We review the grant of judgment as a matter of law de novo to determine whether the losing party submitted sufficient evidence to support a jury verdict in its favor, giving that party the benefit of all inferences "which may be drawn from the evidence without resort to speculation." Sip-Top, Inc. v. Ekco Group, Inc., [491 F.3d 355] 355 86 F.3d 827, 830 (8th Cir. 1996) (quotation omitted); see Fed. R. Civ. P. 50(a) (1). After careful review of the trial record, we conclude that, lacking evidence that specific data contained within documents marked proprietary was both protected by the PIA and disclosed to Astromec, the district court properly granted judgment as a matter of law on the ground that SLM failed to present evidence from which a reasonable jury could find that Eaton breached the PIA.

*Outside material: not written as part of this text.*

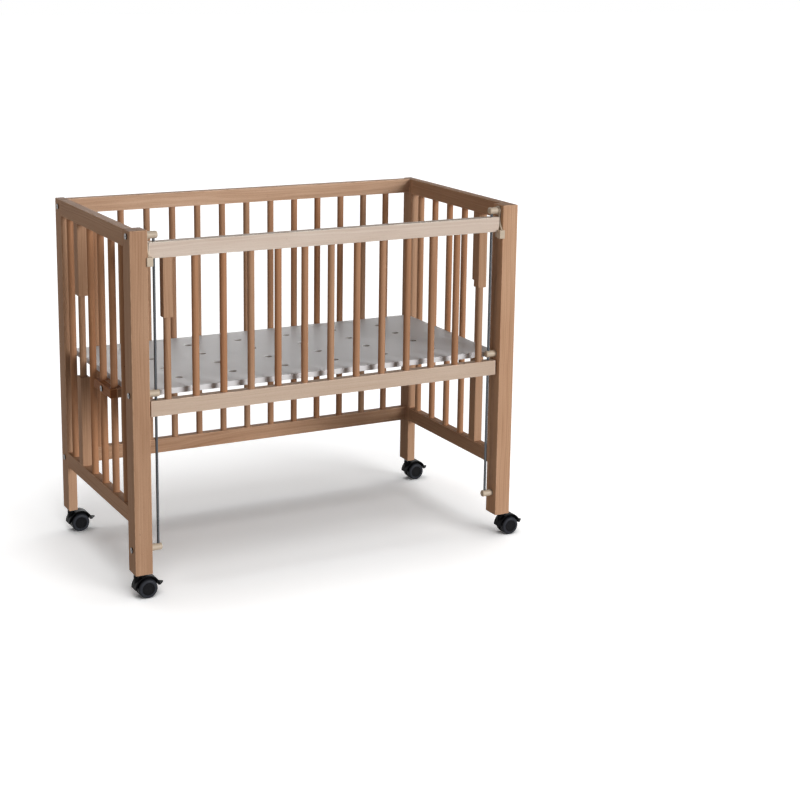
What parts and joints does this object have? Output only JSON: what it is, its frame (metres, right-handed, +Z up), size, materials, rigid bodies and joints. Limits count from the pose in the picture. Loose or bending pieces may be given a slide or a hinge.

The judgment of the district court is affirmed.
The HONORABLE RICHARD H. KYLE, United States district judge for the District of Minnesota
This witness admitted the Astromec motor was not identical to the SLM motor. Eaton fashioned the redesign of its stabilizer trim motor so as to require only modest redesign of the brushless DC motor component. Thus, it is not surprising that the redesigned motor eventually purchased from Astromec had many similarities to the SLM motor
Proof that Eaton disclosed protected proprietary information to Astromec was fraught with difficulty for SLM. For example, SLM's amended complaint alleged that Boeing employees were given extensive access to SLM's facilities and design drawings in November 1999, before the PIA was signed. As Boeing was not a party to the PIA, this disclosure would likely trigger two of the PIA's exclusions.